8. I care about abstract policy analysis using contrived hypotheticals to focus attention on difficult issues. So do many of my readers. I also care about the foundations of mathematics, the fabric of the universe, applied price theory, American musical theater and high modern poetry. Those are some of the topics that are likely to arise on this blog. If any of them suit your fancy, I hope you’ll pull up a chair and join us. If they’re not to your taste, there are lots of other things to read on the Internet.
PS As always with long posts, when you comment, it will be helpful to other readers if you mention which numbered point you’re responding to.
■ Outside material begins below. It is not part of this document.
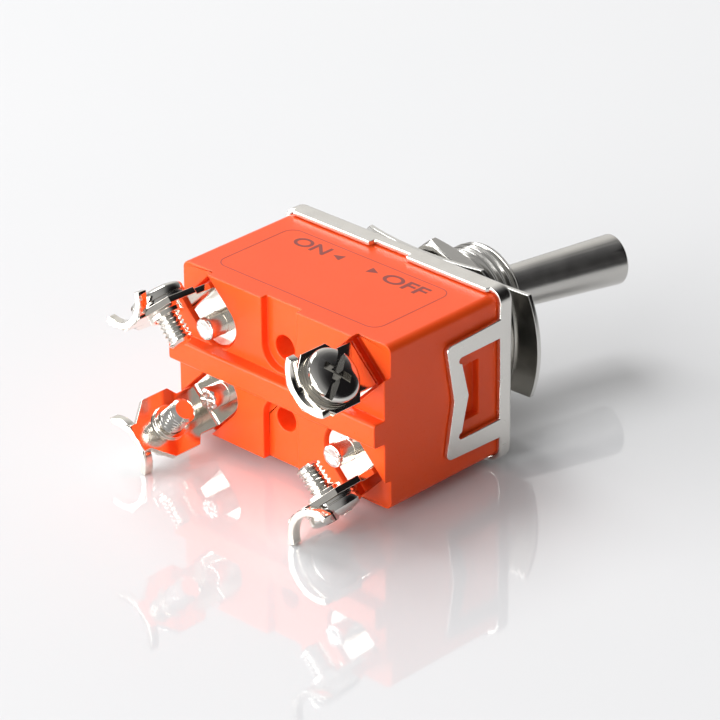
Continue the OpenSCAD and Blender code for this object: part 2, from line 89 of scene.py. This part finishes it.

Edited to add: Perhaps the above was too long-winded for some. Here is the point in a nutshell:
We’re looking for a rule about what should be legal.
First Attempt: You can do anything you want as long as you’re not hurting anybody. This doesn’t work very well, because anything you do is liable to hurt someone. You can enrage, sadden and depress people by driving on the Sabbath, reading Karl Marx or loving someone of the same gender. Those are all forms of harm, but most of us believe they’re the sort of harms that the law should ignore. So “as long as you’re not hurting anybody” is the wrong way to put this.
Second Attempt: You can do anything you want as long as you’re not causing anybody direct physical harm. This allows you violate the Sabbath and read Marx, but it would also allow you to rape an unconscious victim if there were no physical consequences. That seems grotesque, so this rule seems wrong too.
Therefore the second attempt fails, and we’re left flailing around looking for a better rule.
The reason rape gets mentioned here is because rape is particularly bad, so we can be quite sure we don’t want to adopt a rule that might allow it, even in the extreme hypothetical case with no physical damage. In other words, it’s mentioned because it’s horrible.